| Exercise aim |
From the first line of the data below, repeat each line exactly until you reach the line with "depsgraph = bpy.context.evaluated_depsgraph_get()"; include that line too.

| Recorded data |
▼

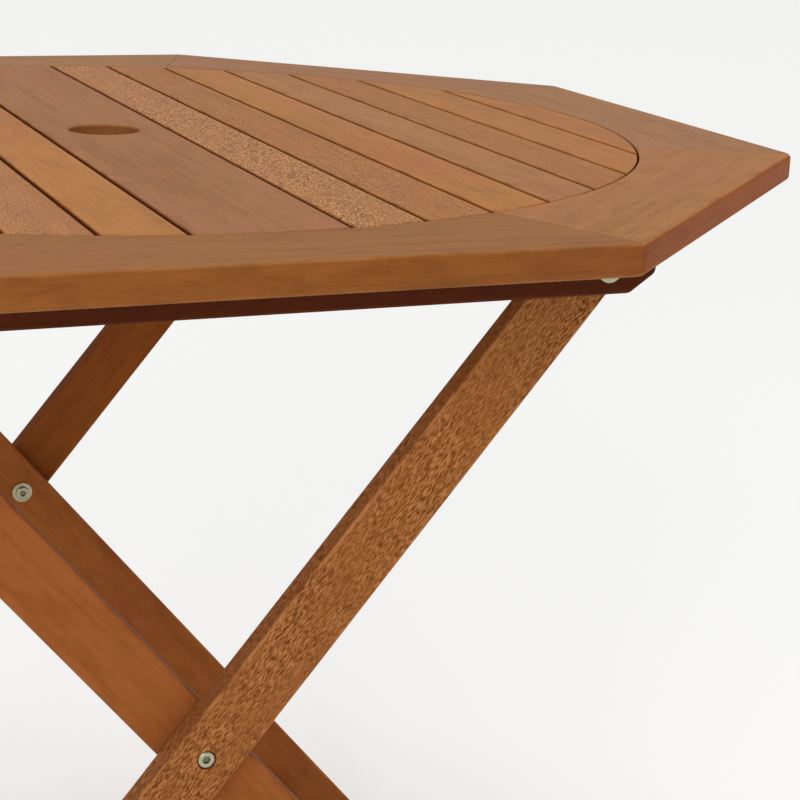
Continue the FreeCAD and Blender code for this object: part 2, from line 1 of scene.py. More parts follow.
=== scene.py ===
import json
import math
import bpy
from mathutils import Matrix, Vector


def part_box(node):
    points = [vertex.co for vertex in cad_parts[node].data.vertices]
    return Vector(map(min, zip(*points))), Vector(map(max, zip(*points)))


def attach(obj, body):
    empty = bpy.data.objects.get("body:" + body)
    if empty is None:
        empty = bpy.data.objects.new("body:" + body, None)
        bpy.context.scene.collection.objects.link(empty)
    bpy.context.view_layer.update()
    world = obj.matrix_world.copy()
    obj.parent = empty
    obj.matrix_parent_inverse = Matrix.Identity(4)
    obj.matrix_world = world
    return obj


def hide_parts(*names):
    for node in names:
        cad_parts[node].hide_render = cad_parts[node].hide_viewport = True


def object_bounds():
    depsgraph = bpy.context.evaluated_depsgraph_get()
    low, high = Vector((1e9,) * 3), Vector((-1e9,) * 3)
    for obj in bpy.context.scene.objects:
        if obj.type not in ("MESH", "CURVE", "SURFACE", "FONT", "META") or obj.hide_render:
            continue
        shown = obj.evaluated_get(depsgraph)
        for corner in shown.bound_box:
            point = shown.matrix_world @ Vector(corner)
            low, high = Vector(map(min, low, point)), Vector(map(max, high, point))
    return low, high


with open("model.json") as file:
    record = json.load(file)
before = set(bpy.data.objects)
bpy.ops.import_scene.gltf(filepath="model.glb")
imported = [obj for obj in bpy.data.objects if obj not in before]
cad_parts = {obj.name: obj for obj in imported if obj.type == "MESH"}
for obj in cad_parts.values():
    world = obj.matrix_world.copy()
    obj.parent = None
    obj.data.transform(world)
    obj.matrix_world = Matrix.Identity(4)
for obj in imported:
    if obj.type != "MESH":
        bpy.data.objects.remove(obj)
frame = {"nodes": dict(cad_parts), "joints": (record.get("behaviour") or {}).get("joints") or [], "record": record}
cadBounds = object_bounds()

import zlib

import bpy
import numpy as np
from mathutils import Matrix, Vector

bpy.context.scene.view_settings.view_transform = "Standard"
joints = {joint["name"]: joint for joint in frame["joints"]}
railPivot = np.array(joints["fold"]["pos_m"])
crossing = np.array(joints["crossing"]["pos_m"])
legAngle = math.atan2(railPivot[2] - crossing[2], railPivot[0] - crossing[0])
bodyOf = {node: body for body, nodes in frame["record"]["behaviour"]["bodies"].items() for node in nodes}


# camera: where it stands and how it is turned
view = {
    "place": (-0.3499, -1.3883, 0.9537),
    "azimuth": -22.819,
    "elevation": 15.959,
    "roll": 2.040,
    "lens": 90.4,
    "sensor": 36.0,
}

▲

| Exercise response |
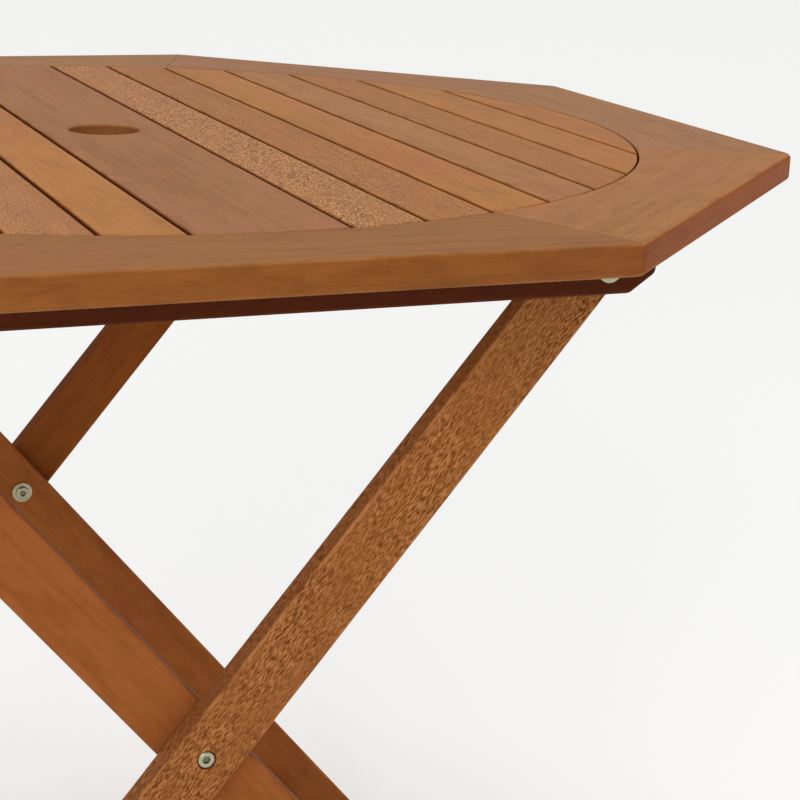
Continue the FreeCAD and Blender code for this object: part 2, from line 1 of scene.py. More parts follow.
=== scene.py ===
import json
import math
import bpy
from mathutils import Matrix, Vector


def part_box(node):
    points = [vertex.co for vertex in cad_parts[node].data.vertices]
    return Vector(map(min, zip(*points))), Vector(map(max, zip(*points)))


def attach(obj, body):
    empty = bpy.data.objects.get("body:" + body)
    if empty is None:
        empty = bpy.data.objects.new("body:" + body, None)
        bpy.context.scene.collection.objects.link(empty)
    bpy.context.view_layer.update()
    world = obj.matrix_world.copy()
    obj.parent = empty
    obj.matrix_parent_inverse = Matrix.Identity(4)
    obj.matrix_world = world
    return obj


def hide_parts(*names):
    for node in names:
        cad_parts[node].hide_render = cad_parts[node].hide_viewport = True


def object_bounds():
    depsgraph = bpy.context.evaluated_depsgraph_get()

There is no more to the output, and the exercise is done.